All the while, Facebook kept growing. Last year, Microsoft Corp. invested $240 million in the company, valuing the startup at $15 billion. That gives Mr. Zuckerberg a net worth on paper of at least $3 billion. According to comScore Inc., a Web tracking firm, Facebook had 101 million visitors in January, up from 25 million in January 2007. Facebook’s social-networking rivals include MySpace, owned by News Corp., which also owns The Wall Street Journal.

Last summer, Facebook began working on a project that involved attaching ads to messages about a user’s activities on the site. These ads would then be seen by the user’s friends. The company also designed a feature called Beacon that took this idea a step further: It tracked people’s activities on sites outside of Facebook. If someone made a purchase on Overstock.com, for example, Facebook would notify the user’s friends through a message, sometimes without explicit permission. Vendors partner with Facebook to participate in the service, and Facebook can make money by displaying tailored ads from the vendors on users’ profiles.

At an event in New York in November for top advertisers, Mr. Zuckerberg unveiled the ad program, including the Beacon feature. Efe Cakarel, who runs a service within Facebook that lets users watch independent movies, was with Mr. Zuckerberg and recalls suggesting that advertisers might worry that attaching ads in this way could turn off users. He says Mr. Zuckerberg shrugged off the concern, saying, “They’ll like it when they see how well it works.” Through a spokeswoman, Mr. Zuckerberg says he doesn’t remember the conversation but that it could have happened.

Privacy Complaints

Instead, people complained that Beacon was a privacy invasion. The watchdog group MoveOn.org Civic Action started a petition against Beacon, and companies including online retailer Overstock.com Inc. pulled out of the program or raised concerns about it.

That’s when Mr. Zuckerberg complained to Mr. McNamee, asking whether the CEO job was “always this hard.” Mr. McNamee recalls answering, “Only if you’re successful. And if you’re successful, it’s really hard, but it’s also worth it.”

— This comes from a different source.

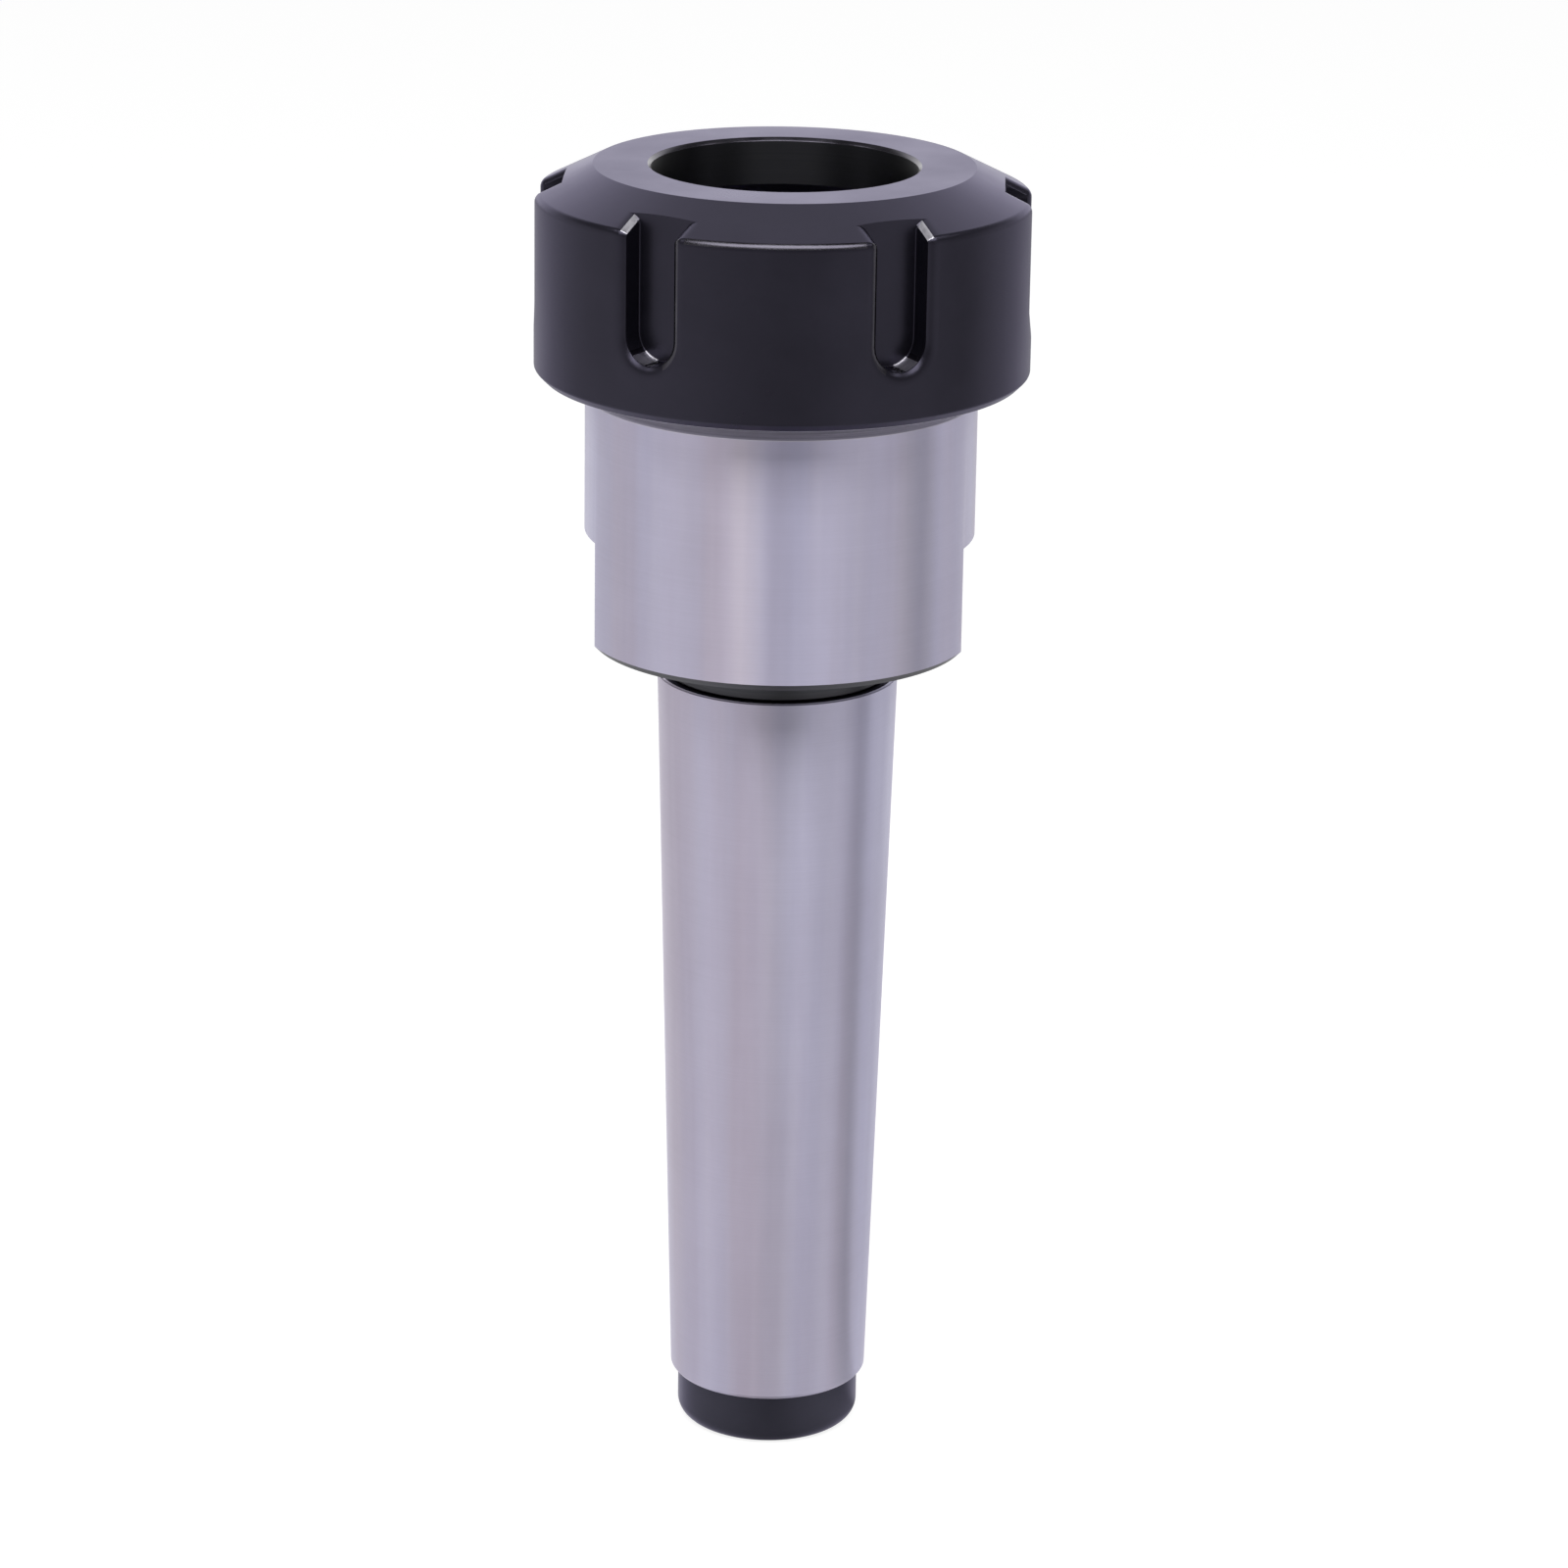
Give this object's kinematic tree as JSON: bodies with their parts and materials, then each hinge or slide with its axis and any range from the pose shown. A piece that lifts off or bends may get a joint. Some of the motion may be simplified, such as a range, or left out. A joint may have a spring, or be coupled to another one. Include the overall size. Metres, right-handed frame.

Mr. Zuckerberg deliberated for hours over a public apology letter about Beacon, says a person familiar with the matter. “We simply did a bad job with this release, and I apologize for it,” he finally posted on Facebook’s blog. He also began requiring users’ permission to share their details via Beacon.

Mr. Zuckerberg says he also spoke with Mr. McNamee in December about how to structure his management team. That “led me to consider bringing in someone like Sheryl,” he says, “starting a few other executive searches and making some other changes on the team.”

Mounting Pressure

Ms. Sandberg had joined Google in 2001 when it had fewer than 300 employees. She helped build it into a global company and run its cash-cow AdWords and AdSense programs. Her unit, which has thousands of staff, now handles sales for about 99% of Google’s advertisers.

Late last year, Mr. Zuckerberg met Ms. Sandberg at a holiday party. In January, Ms. Sandberg asked Mr. McNamee for career advice about another job opportunity she was weighing, and he suggested she talk to Facebook before making any moves. Mr. Zuckerberg then met again with Ms. Sandberg over dinner and elsewhere before clinching the hire.

Mr. Zuckerberg and Ms. Sandberg will face mounting pressure to find a better business model. Facebook’s Web traffic continues to rise. But industry watchers are now questioning whether that growth will ever translate into Google-size revenue.

According to a person familiar with the company’s finances, Facebook hopes to double revenue to $300 million to $350 million this year, its fourth full year in business. Google had revenue of $440 million in its fourth year, a fivefold jump from the previous year.

Mr. Zuckerberg’s growing fame has included some unexpected challenges. On a recent trip to Los Angeles, for example, paparazzi caught him leaving a restaurant with a woman and heckled him with suggestions that he was cheating on his longtime girlfriend. The video showed up on the gossip site TMZ.com, but it turned out that the woman was in fact Mr. Zuckerberg’s girlfriend.